Look for the long form interview I did with Pádraig Ó Tuama in the latest edition of the Australian magazine, Dumbo Feather. The theme is courage and he talks about hosting dialogue in rooms where people are bitterly divided. His insights are highly relevant in this moment with a federal election result for which nobody was prepared, including the winners. The threat hovers in Australia – division between city and country, left and right, and despair over climate change. We need more than ever the capacity for dialogue in difference. There is such wisdom and experience in Pádraig’s work at Corrymeela where difficult conversations are held. Pádraig was the director of Corrymeela for the last five years. There is a lot of gold in the interview, here is just one piece of it…
PADRAIG : Probably people know the room is going to be discussing something of division. Presumably people have a predictable set of outcomes in their mind. “I bet you this group or this person will say the following thing.” And they might even have their responses primed and prepared for the thing that they’re predicting. I’m always interested in how we find the courage in the room for something unexpected and surprising to be said; where people might go: “I don’t know what I think of that, because I haven’t thought of that before.”And that’s more difficult than shouting pre-prepared insults at each other.
Pádraig O Tuama with Julie Perrin DUMBO FEATHER ISSUE 59
JULIE Yes, and you mentioned, when you’re sitting with groups of deeply divided people, the importance of coming from a deep sense of self. I’ve wondered whether your early experiences as a gay man in the unsafe territory of ultra-conservative Christian church groups developed these capacities in you for courageous conversations . I think of the times you’ve spoken of when those groups subjected you to exorcisms. Twenty people yelling at the supposed devil in you. Then the attempts to drag you through the deconstruction of your identity with conversion therapy. Twice. I’m amazed at how you can still speak of the people who did that to you with insight and even humour. Do you feel that having survived this harrowing time is part of your capacity to be grounded in who you are and to speak from a very deep truth?
PADRAIG : Well I certainly look to those experiences. The years and years of silence, of being gay and knowing I had no one to talk to; and then in a very awkward way it being forced out of me and then going through therapy and exorcisms, so-called therapy I should say…

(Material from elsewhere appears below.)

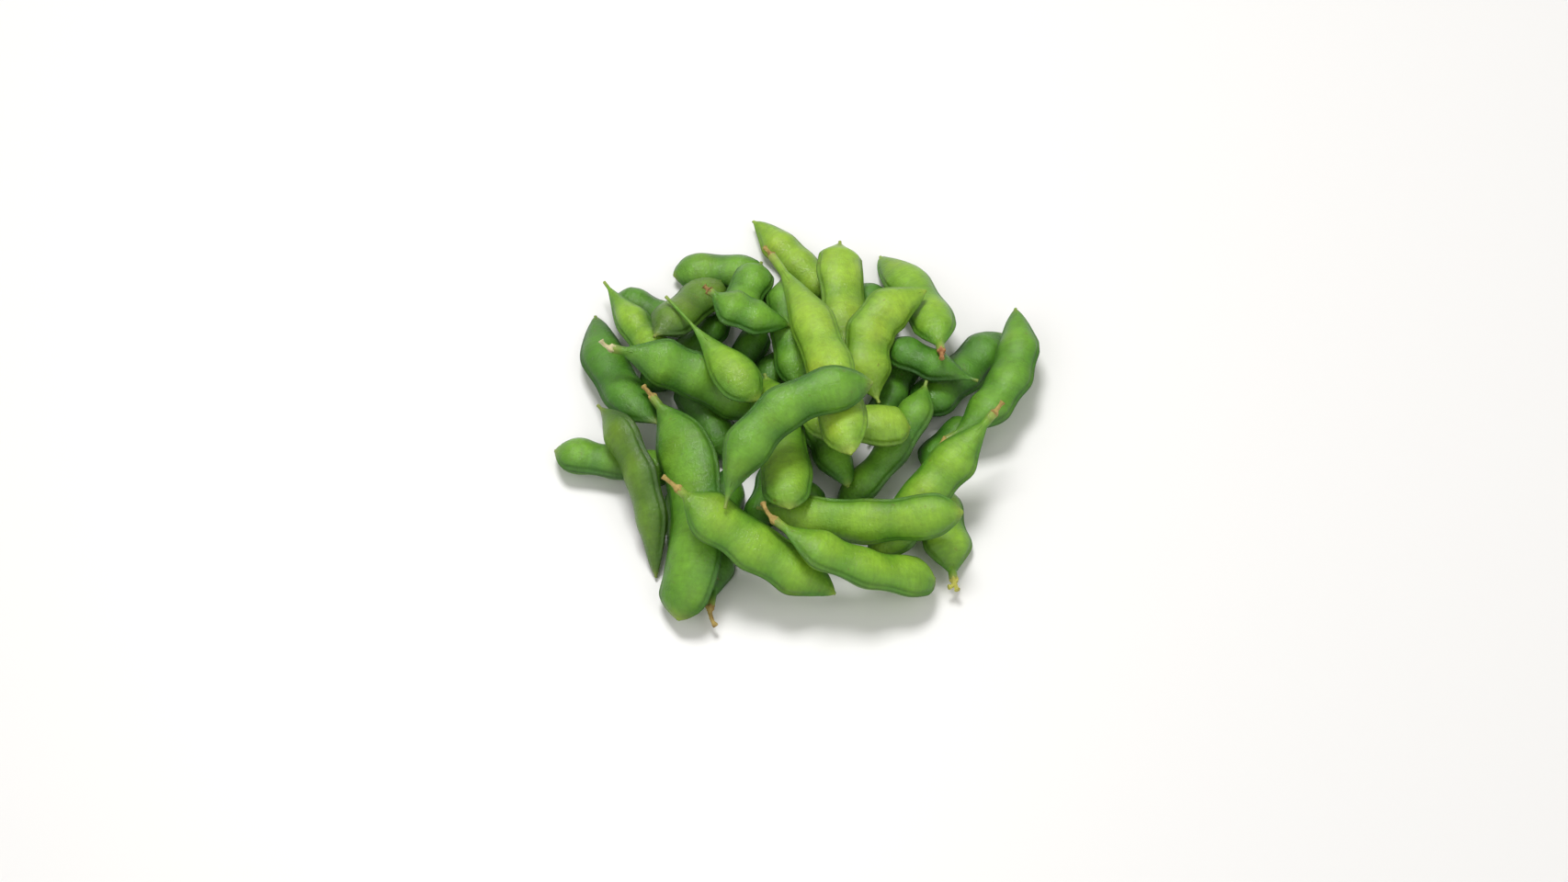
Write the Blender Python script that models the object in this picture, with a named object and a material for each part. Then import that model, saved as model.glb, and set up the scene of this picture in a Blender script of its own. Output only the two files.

I suppose I look at all of those as a profound schooling in fear. My guess is that a very significant percentage of the population have a schooling in fear. So there are people who’ve said, “Oh I haven’t suffered that much in my life,” some of that is due to luxury and privilege. Some of that is due to disposition and circumstance. But I’ve met a lot of people who have had a profound schooling in fear — and that teaches you an enormous amount. The thing about it that even though a huge amount of people have had such a schooling, it always feels isolating. Ha! Fear always makes you feel alone. My experience with fear was certainly isolating. Many of the people I’ve met who’ve had a profound experience of fear felt the same.